1. I am accountable to God for everything I post. The following passage is talking about food but given the current conversation there is room to make application to how one posts on Facebook.

So then each of us will give an account of himself to God. Therefore let us not pass judgment on one another any longer, but rather decide never to put a stumbling block or hindrance in the way of a brother. I know and am persuaded in the Lord Jesus that nothing is unclean in itself, but it is unclean for anyone who thinks it unclean. For if your brother is grieved by what you eat, you are no longer walking in love. By what you eat, do not destroy the one for whom Christ died. So do not let what you regard as good be spoken of as evil. For the kingdom of God is not a matter of eating and drinking but of righteousness and peace and joy in the Holy Spirit. Whoever thus serves Christ is acceptable to God and approved by men. So then let us pursue what makes for peace and for mutual upbuilding. Do not, for the sake of food, destroy the work of God. Everything is indeed clean, but it is wrong for anyone to make another stumble by what he eats. (Romans 14:12-20 ESV)

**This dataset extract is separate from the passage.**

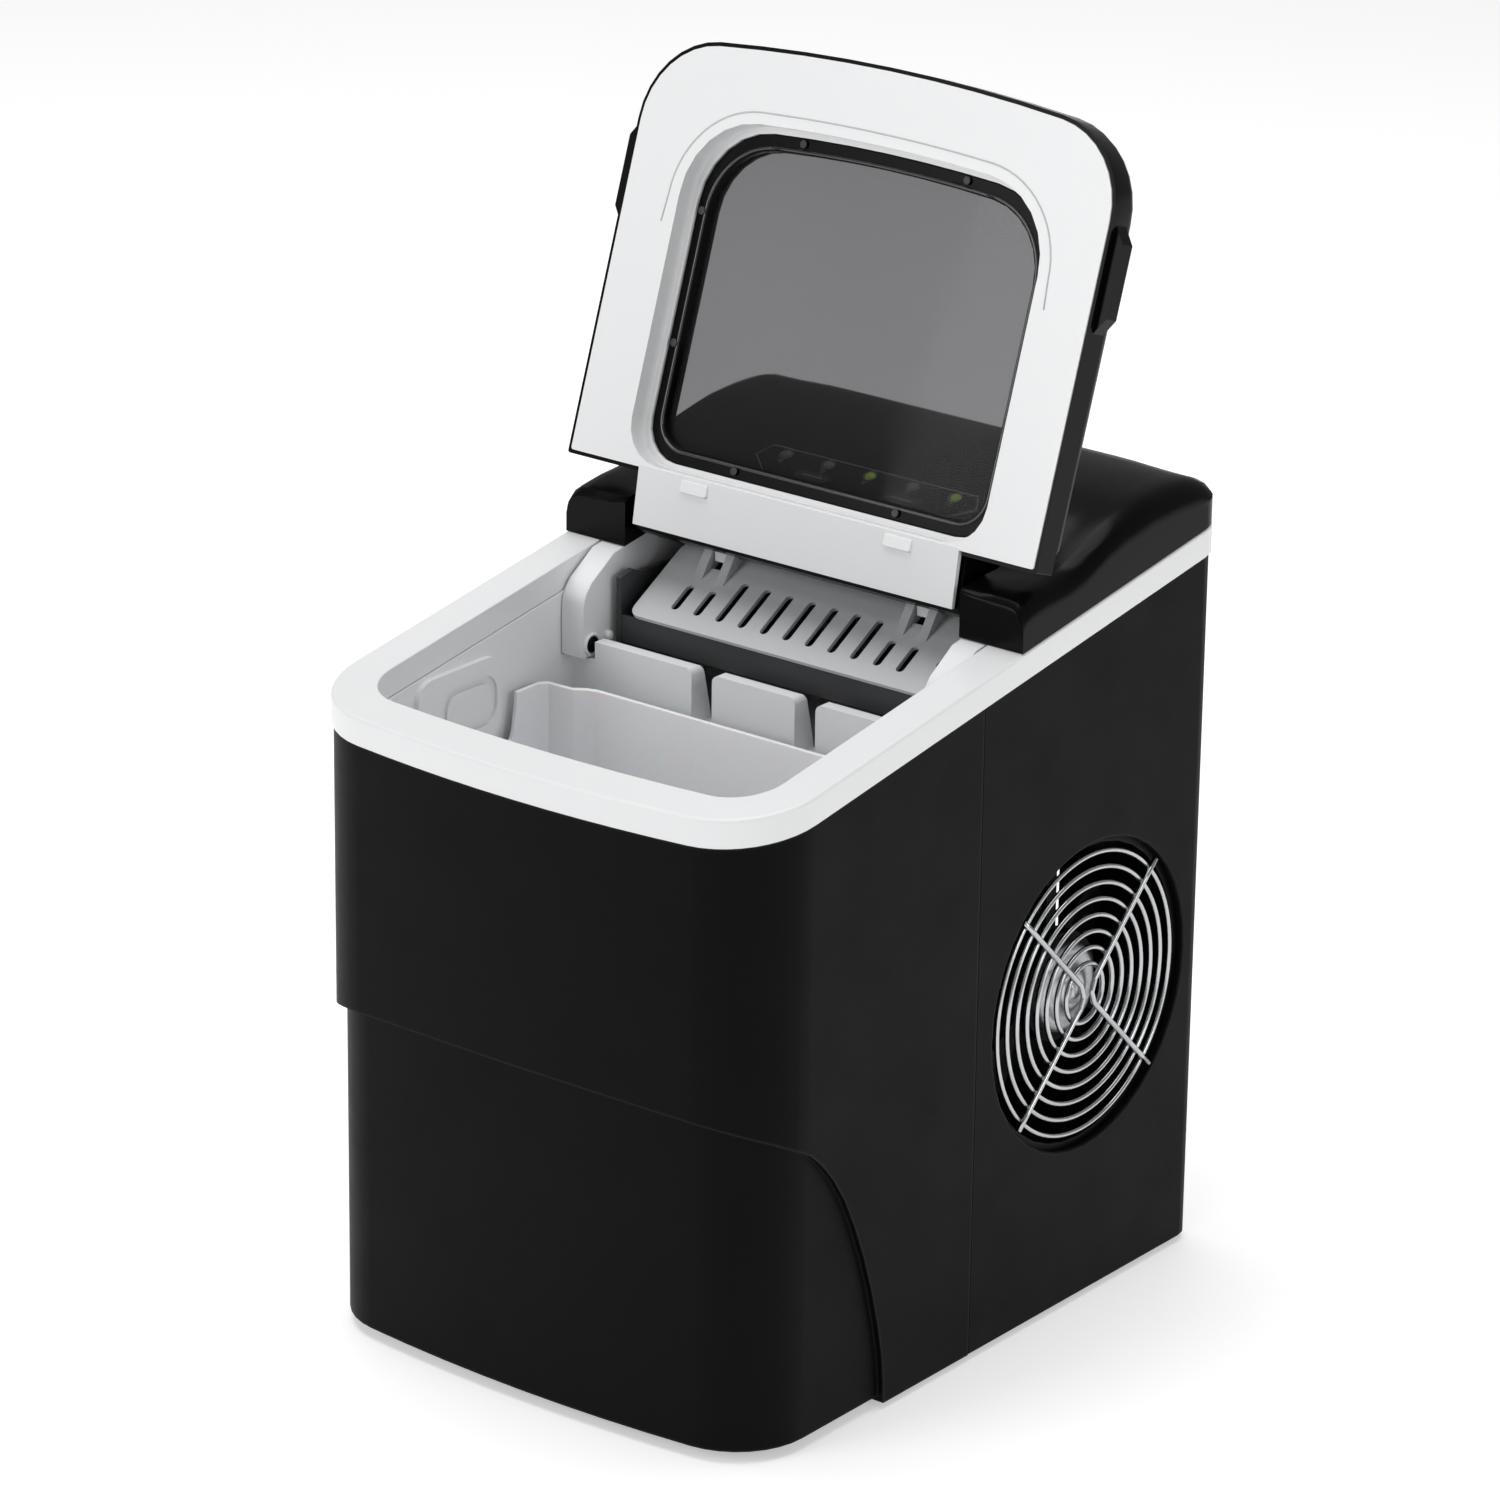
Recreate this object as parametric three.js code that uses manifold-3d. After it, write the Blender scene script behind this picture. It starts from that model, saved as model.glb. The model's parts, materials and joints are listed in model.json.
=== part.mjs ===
// Countertop bullet-ice maker, lid open. Millimetres, +Z up, front towards -Y, fan grille on +X.
import * as THREE from 'three';
import { mergeVertices } from 'three/addons/utils/BufferGeometryUtils.js';
import Module from 'manifold-3d';

const wasm = await Module();
wasm.setup();

// ---------- driving dimensions ----------
const GAP = 0.3; // clearance between pieces that touch
const FAR = 400; // reach of a cutting block past the object
const FOOT_HEIGHT = 3;
const BODY_HALF_WIDTH = 121;
const BODY_HALF_DEPTH = 161.5;
const BODY_CORNER = 38; // front corner radius in plan
const BODY_BOW = 9; // how far the front bows out
const BODY_REAR_CORNER = 12;
const WALL = 3;
const SEAM_Y = -6; // front and rear shell meet here
const FRONT_TOP = 271.4; // top of the shells at the front face
const RIM_SLOPE = 0.1537; // the rim rises towards the back
const RIM_HEIGHT = 12.5;
const RIM_PROUD = 1;
const LEDGE_Z = 154.3; // the front is set back below this height
const FRONT_INSET = 5;
const SIDE_INSET = 3;
const FRONT_BOTTOM = 5.5;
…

2. Not everything that I’m free to do, is good to do. The following passage also deals with food (in a different way). The gist of the passage indicates that my personal freedom isn’t the most important aspect of my life and that even personal freedom when it comes across a brother of weaker conscience can be limited for the sake of his good and God’s glory.

“All things are lawful,” but not all things are helpful. “All things are lawful,” but not all things build up. Let no one seek his own good, but the good of his neighbor. Eat whatever is sold in the meat market without raising any question on the ground of conscience. For “the earth is the Lord’s, and the fullness thereof.” If one of the unbelievers invites you to dinner and you are disposed to go, eat whatever is set before you without raising any question on the ground of conscience. But if someone says to you, “This has been offered in sacrifice,” then do not eat it, for the sake of the one who informed you, and for the sake of conscience– I do not mean your conscience, but his. For why should my liberty be determined by someone else’s conscience? If I partake with thankfulness, why am I denounced because of that for which I give thanks? So, whether you eat or drink, or whatever you do, do all to the glory of God. Give no offense to Jews or to Greeks or to the church of God, just as I try to please everyone in everything I do, not seeking my own advantage, but that of many, that they may be saved. (1 Corinthians 10:23-33 ESV)

3. Correction and discipline need to be applied in private and on a personal level. There are those occasions where a person has sinned against you and you need to address their sin. They may have sinned against you on Facebook or other areas of the public forum. Their sin still needs to be addressed in a private and personal manner.

“If your brother sins against you, go and tell him his fault, between you and him alone. If he listens to you, you have gained your brother. But if he does not listen, take one or two others along with you, that every charge may be established by the evidence of two or three witnesses. If he refuses to listen to them, tell it to the church. And if he refuses to listen even to the church, let him be to you as a Gentile and a tax collector. Truly, I say to you, whatever you bind on earth shall be bound in heaven, and whatever you loose on earth shall be loosed in heaven. Again I say to you, if two of you agree on earth about anything they ask, it will be done for them by my Father in heaven.
(Matthew 18:15-19 ESV)

I’m not there yet. I have a long way to go. I found that out the other day in the midst of the whole Noah debacle. I thought I’d add to the fray and call some folks out in “general” who were fighting straw men… Little did I realize I was falling to the same temptation.